Full post-patch suite:

- command environment:
  - `PYTHONPATH=/workspace/workspace/VLAarchtests2_code/VLAarchtests/code/reveal_vla_bimanual:/workspace/third_party/YARR:/workspace/third_party/AnyBimanual:/workspace/third_party/RLBench`
- result:
  - `111 passed, 3 skipped, 21 warnings in 18.62s`

Representative added tests:

- `/workspace/workspace/VLAarchtests2_code/VLAarchtests/tests/test_adapter_gate_blocks_unsafe_retrieve.py`
- `/workspace/workspace/VLAarchtests2_code/VLAarchtests/tests/test_adapter_planner_switches_to_retrieve_when_candidate_ready.py`
- `/workspace/workspace/VLAarchtests2_code/VLAarchtests/tests/test_adapter_planner_requires_task_specific_retrieve_readiness.py`
- `/workspace/workspace/VLAarchtests2_code/VLAarchtests/tests/test_cloth_specific_metrics_affect_selection.py`

## What I Explicitly Rejected As Evidence

I did not use the following as headline evidence:

- unstable target-like RLBench tasks with infeasible waypoints on this setup,
- the weak local CLIP trunk as proof of general-task strength,
- long redundant parity reruns on that weak trunk once generic fallback equivalence was already proven in tests.

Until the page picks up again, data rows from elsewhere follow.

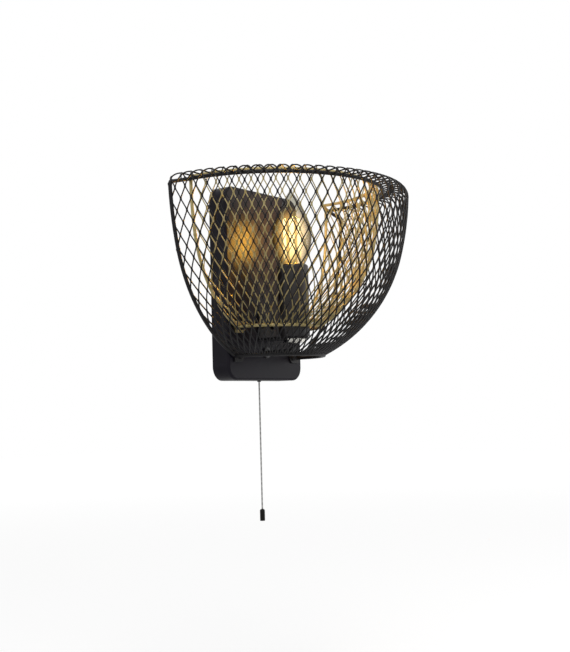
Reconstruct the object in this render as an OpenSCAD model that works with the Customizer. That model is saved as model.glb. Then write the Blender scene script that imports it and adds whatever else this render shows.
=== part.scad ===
/* [Cover] */
// Width of the wall cover
cover_w = 106; // [96:1:130]
// Height of the wall cover
cover_h = 168; // [160:1:200]
// Depth of the cover, from the wall to its face
cover_d = 18; // [17.4:0.2:24]
// Thickness of the cover's sheet steel
cover_wall = 1.2; // [0.8:0.1:1.6]
// Radius of the cover's corners, seen from the front
cover_corner_r = 12; // [6:1:20]
// Radius of the pressed edge round the cover's face
cover_edge_r = 2; // [1:0.25:3]

/* [Wall bracket] */
// Height of the bracket's cross strip
bracket_h = 24; // [20:1:34]
// Thickness of the bracket's steel
bracket_t = 2; // [1.5:0.25:2.5]
// Distance between the two wall screws
wall_screw_gap = 60; // [50:1:76]
// Width of the slots for the wall screws
wall_slot_w = 5.5; // [4.5:0.25:6.5]
// Length of the slots for the wall screws
wall_slot_l = 14; // [10:1:18]
// Diameter of the hole for the mains cable
cable_hole_d = 14; // [10:1:18]
// Width of the tongue that carries the terminal block
tongue_w = 32; // [30:1:40]
// Height of the tongue's end above the middle of the bracket
tongue_top = 38; // [37:1:60]
// Distance of the side screws from the wall
side_screw_y = 9; // [8:0.5:10]

/* [Outer shade] */
// Radius of the outer shade at its shoulder
outer_r = 124.8; // [116:0.2:136]
// Height of the outer shade's top ring above the wall screws
outer_z = 80.6; // [72:0.2:90]
// Width of the sloping rim, from the top ring to the bend
outer_rim_w = 21; // [16:0.5:24]
// Slope of the rim, outwards and down, in degrees
outer_rim_drop = 14; // [0:1:20]
// Radius of the bend between rim and bowl
outer_bend_r = 2.5; // [2:0.25:6]
// Lean of the bowl's wall just under the bend, in degrees
outer_lean = 3.2; // [0:0.2:6]
// Radius of the bowl's upper curve
outer_upper_r = 256; // [230:2:300]
// Length of the bowl's upper curve
outer_upper_l = 53; // [44:1:60]
// Radius of the bowl's lower curve
outer_lower_r = 131; // [126:1:142]
// Radius of the bottom ring
outer_ring_r = 46.5; // [40:0.5:54]
// Diamonds across the outer shade
outer_cells = 36; // [24:1:40]
// Rows of half diamonds down the outer shade
outer_rows = 18; // [12:1:20]

/* [Inner shade] */
// Gap between the weld beads of the inner shade's side wires and the outer shade's top ring
shade_gap = 0.3; // [0.2:0.1:1.5]
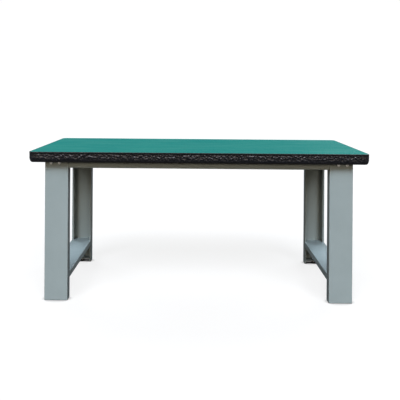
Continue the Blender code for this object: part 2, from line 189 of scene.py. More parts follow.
# Welds. BEAD_TIP is the least share of the radius at a bead's ends, and each tack's place is a share
# of its base plate's width.
BEAD_RADIUS = 1.8 * MM
BEAD_RIPPLE = 0.25 * MM
BEAD_PITCH = 2.6 * MM
BEAD_TIP = 0.1
TONGUE_WIDTH = 96 * MM
WEB_WELD_LENGTH = 0.96 * TONGUE_WIDTH
LIP_WELD = (3 * MM, 13 * MM)
TACK_LENGTH = 14 * MM
TACK_PLACES = {"a": 0.25, "b": 0.75}

# Colours, in pairs that a finish blends from place to place.
GREEN_SHADES = ((0.017, 0.184, 0.166), (0.026, 0.198, 0.174))
GREEN_SPECK = (0.042, 0.280, 0.245)
BLACK_SHADES = ((0.005, 0.006, 0.009), (0.010, 0.011, 0.015))
# Painted highlight: the paler colour on the crest of each chip stands in for the gloss that catches
# the light there.
BLACK_CREST_HIGHLIGHT = (0.100, 0.102, 0.124)
GREY_SHADES = ((0.304, 0.369, 0.390), (0.322, 0.390, 0.412))
ZINC_SHADES = ((0.78, 0.87, 0.96), (0.86, 0.91, 0.94))
NYLON_SHADES = ((0.014, 0.014, 0.015), (0.028, 0.028, 0.030))
WOOD_SHADES = ((0.30, 0.19, 0.10), (0.55, 0.40, 0.24))
BACKING_SHADES = ((0.40, 0.37, 0.32), (0.48, 0.45, 0.39))
BACKING_FIBRE = (0.33, 0.30, 0.25)

# Ranges of a noise's values: most of them, and the middle ones for a stronger contrast.
MOST = (0.3, 0.7)
MIDDLE = (0.35, 0.65)

# Sockets of a Mix node that blends colours.
MIX_COLOURS = (6, 7)
MIX_RESULT = 2

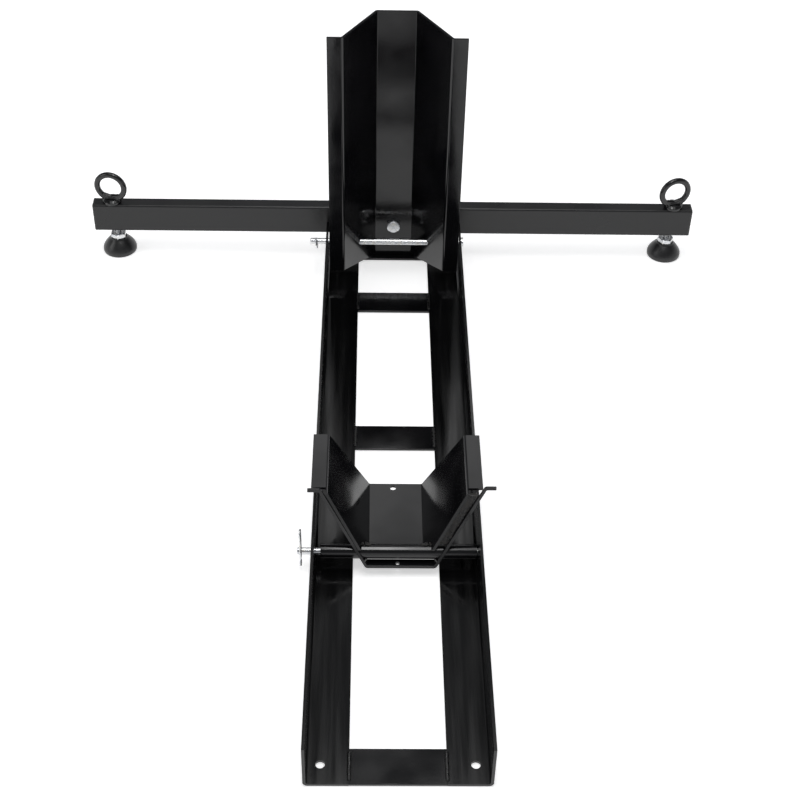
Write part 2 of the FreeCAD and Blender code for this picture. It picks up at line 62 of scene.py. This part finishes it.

Relevant instability artifacts:

- `/workspace/workspace/VLAarchtests2_reports/reports/peract2_13_launch_smoke_live/launch_smoke_summary.md`
- examples with infeasible waypoint traces:
  - `bimanual_put_item_in_drawer`
  - `bimanual_straighten_rope`
  - `bimanual_take_tray_out_of_oven`

## Final Status

`instructions.md` is complete on the defensible evidence path:

- strong structured adapter result on reveal/retrieve proxies: yes
- exact no-op and generic fallback safety: yes
- trusted public anchor path on this machine: yes
- novelty remains light and structurally clean: yes

Remaining future work, not required to close this handoff:

- attach the adapter directly to the official AnyBimanual trunk path instead of using the current bridge split,
- rehabilitate or replace the unstable public target-like RLBench tasks,
- add a real garment/deformable public benchmark once the environment is trustworthy.